Hi there - I am looking for the same part for a 1969 GTO (Part # 9796881). Attached is what it is supposed to look like. I found a couple of used ones that were in really poor shape. Please let me know if you find one of these, and I will do the same. Good luck!

Wick


----------



## straightedge (Jan 2, 2019)

https://www.chicagomusclecarparts.c...el-ac-ctr-69-gto-le-te-center-vent-frame-used

There's no picture, but this seems like it could be it. We've bought many parts from these guys and they're usually pretty good to work with. Maybe just give them a call and see what you can find out?


----------



## BLK69JUDGE (Jun 10, 2010)

its a '68 only part .....


----------



## D-ville 68 GTO (Mar 19, 2017)

*68 GTO Cowling Sensor*

Hello, I have a question. I have a 68 with air also and there is supposed to be some type of sensor on top of the cowling on the right side. I need to get one and I do not know what it is called or where to get one. I have called OPGI and some other Pontiac part places and it seems no one knows what I am talking about, so if anyone knows what it is or if you know where I can get one it would be of great help. Thanks, D-ville 68 GTO


----------



## integrity6987 (May 10, 2017)

D-ville 68 GTO said:


> Hello, I have a question. I have a 68 with air also and there is supposed to be some type of sensor on top of the cowling on the right side. I need to get one and I do not know what it is called or where to get one. I have called OPGI and some other Pontiac part places and it seems no one knows what I am talking about, so if anyone knows what it is or if you know where I can get one it would be of great help. Thanks, D-ville 68 GTO


I checked by 1968 wiring booklet. Has a full schematic for A/C. Do not see any sensor. It's a mystery.


----------



## Roshea400 (Nov 1, 2020)

integrity6987 said:


> I checked by 1968 wiring booklet. Has a full schematic for A/C. Do not see any sensor. It's a mystery.
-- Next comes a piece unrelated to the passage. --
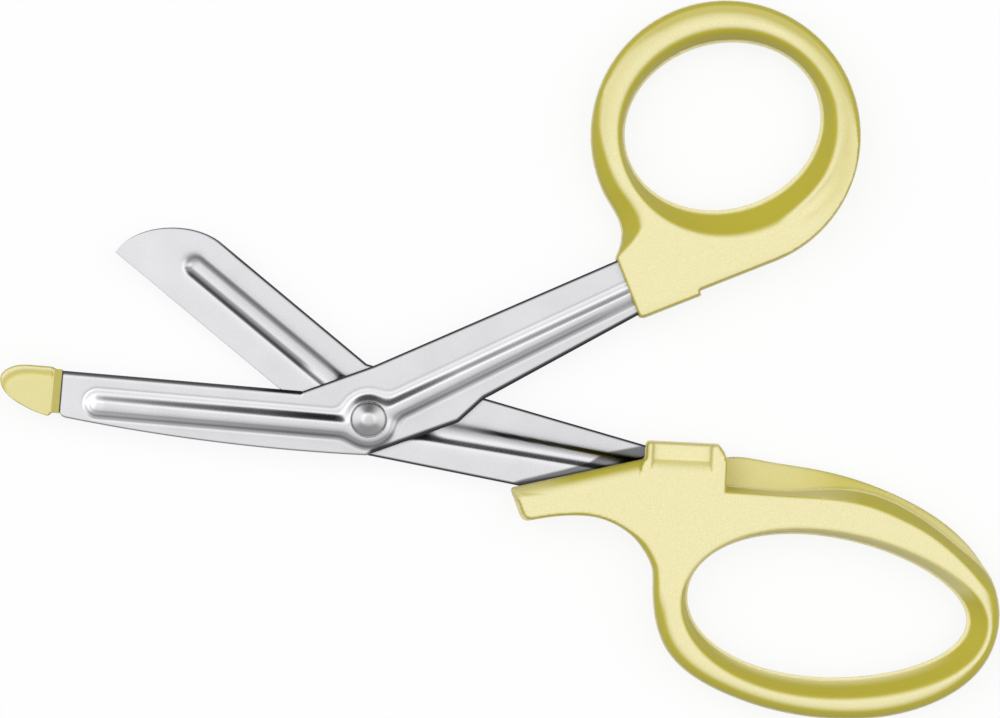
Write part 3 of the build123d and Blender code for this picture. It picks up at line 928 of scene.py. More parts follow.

Hey D-Ville 68 GTO - i have a picture of the Sensor you are looking for. I'm restoring a 68 myself and this came on the Cowl. I am also looking to replace this item. If I can't find a replacement I'm going to Clean this up and put it back on the Car. Here are a few Pics of it and where it is on the Cowl. I'm going to trace the wiring on the harness back to it's origins to see if that gives me any indication of what it is and what it is for.
The markings on the sensor state:
T-O-D 
32252 
6-68 F39 
48T


----------



## O52 (Jan 27, 2019)

The duct is part number 9790738. There was a set of 68 A/C ducts that closed out last week on Ebay. But they do pop up from time to time

Thats the ambient temperature switch. Part number 9792638. It will not allow the A/C compressor to run below a certain temperature (48-50*). The one above is rated at 48*. They rarely go bad which is why you don't see them reproduced. 
See those also on Ebay every now and then. Heres one from a B body thats a bit larger. 









NOS GM A/C Compressor Ambient Switch 1968-1970 Pontiac Bonneville Catalina | eBay


Find many great new & used options and get the best deals for NOS GM A/C Compressor Ambient Switch 1968-1970 Pontiac Bonneville Catalina at the best online prices at eBay! Free shipping for many products!



www.ebay.com





Here is the 68 schematic. Its found in the Diagnosis manual


----------



## O52 (Jan 27, 2019)

Opps, fell down that rabbit hole. (Old Thread). But the information is still good. LOL


----------